After next season, Marchand will be eligible for unrestricted free agency. The Bruins have no intention of seeing Marchand even get close to testing the market. He will get a raise, one that starts at $7 million annually. These factors leave Eriksson as the Bruins’ best trade chip for future assets.
The Bruins would recall Frank Vatrano from Providence to assume some of Eriksson’s performance. Vatrano, who had six goals in 30 games for the varsity, has scored at a scorching pace in the AHL. Vatrano is second in the AHL with 25 goals in 25 games. Mike Sislo, the league’s leader, has just one more goal in 50 games.
But Vatrano would be just one piece in replacing Eriksson. The Bruins would need more help. While moving Eriksson out, Sweeney would be best served with two complementary trades to acquire another wing and blue-line help. The current roster needs assistance, especially if Eriksson is no longer on it.
The Bruins started Sunday in fifth place in the East. They are playing in the junior circuit. The powers remain in the Western Conference: Chicago, Los Angeles, Anaheim, St. Louis, and Dallas. The Blackhawks threw down by acquiring Ladd, Dale Weise, and Tomas Fleischmann. Teams such as the Ducks, Blues, and Wild, who could use Eriksson’s skills, have to keep up with Chicago.

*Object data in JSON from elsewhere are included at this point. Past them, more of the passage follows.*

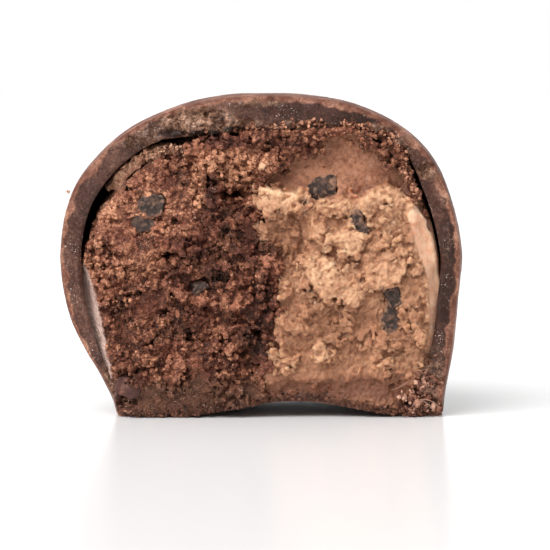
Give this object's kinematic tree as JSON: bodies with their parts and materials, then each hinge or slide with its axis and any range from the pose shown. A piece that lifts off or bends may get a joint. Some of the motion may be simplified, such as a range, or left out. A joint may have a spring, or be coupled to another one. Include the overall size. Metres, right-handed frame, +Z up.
{
  "type": "chocolate-covered brownie and cookie dough bite",
  "caption": "Domed chocolate-coated bite with a bite taken out of its front, showing brownie on one side, chocolate-chip cookie dough on the other and the thick coating wall.",
  "frame": {"origin": "on the table, under the middle of the bite's bounding box", "axes": "+Z up, +X to the cookie dough's side along the longest extent, -Y out of the bitten face"},
  "size_m": [0.0402, 0.0256, 0.032],
  "materials": {
    "coating": null,
    "brownie": "moist crumbly chocolate brownie, matt; matte_plastic stands in",
    "cookie_dough": "soft tan cookie dough, torn into lumps, slightly greasy; matte_plastic stands in",
    "chip": "dark chocolate chips, dusty where the bite broke them; matte_plastic stands in"
  },
  "bodies": {
    "root": {"coating": "coating", "coating_lip": "coating", "coating_flake": "coating", "brownie": "brownie", "cookie_dough": "cookie_dough", "dough_chip_top": "chip", "dough_chip_middle": "chip", "dough_chip_side": "chip", "dough_chip_low": "chip", "brownie_chunk_top": "chip", "brownie_chunk_upper": "chip", "brownie_chunk_middle": "chip"}
  },
  "joints": []
}
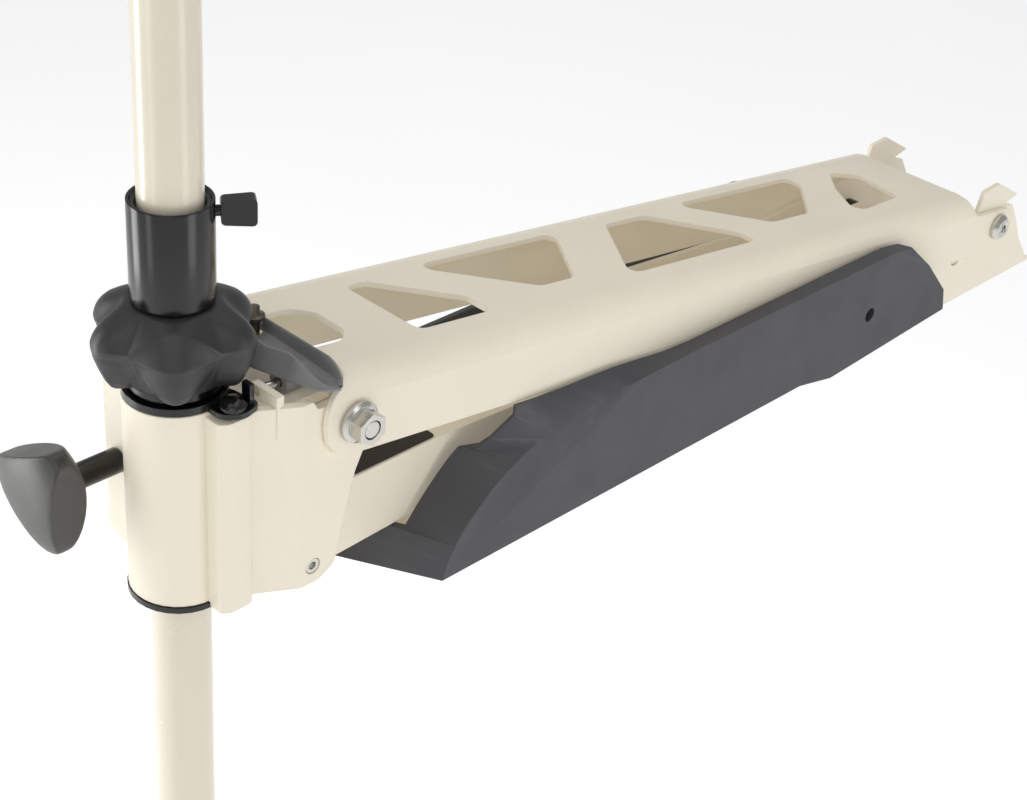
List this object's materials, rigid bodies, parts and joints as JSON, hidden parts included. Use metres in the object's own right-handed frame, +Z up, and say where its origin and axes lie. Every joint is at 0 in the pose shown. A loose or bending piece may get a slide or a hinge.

Although the Panthers improved by adding Jiri Hudler, Teddy Purcell, and Jakub Kindl, Washington remains the runaway favorite in the East. The Bruins’ priority is to make the playoffs. They could even win a round because of the East’s deficiencies and the experience of their lead dogs: Bergeron, Marchand, Tuukka Rask, and Zdeno Chara.
But the Bruins are realistic. Regardless of how they improve before 3 p.m. on Monday, their roster will not match Washington’s because of its back-end shortcomings. Even if they kept Eriksson without signing him, their odds of making a deep run would not be good.
No team in a playoff position wants to wheel a core player. The Bruins’ current circumstance, however, dictates that the hard thing to do is also the right thing to do.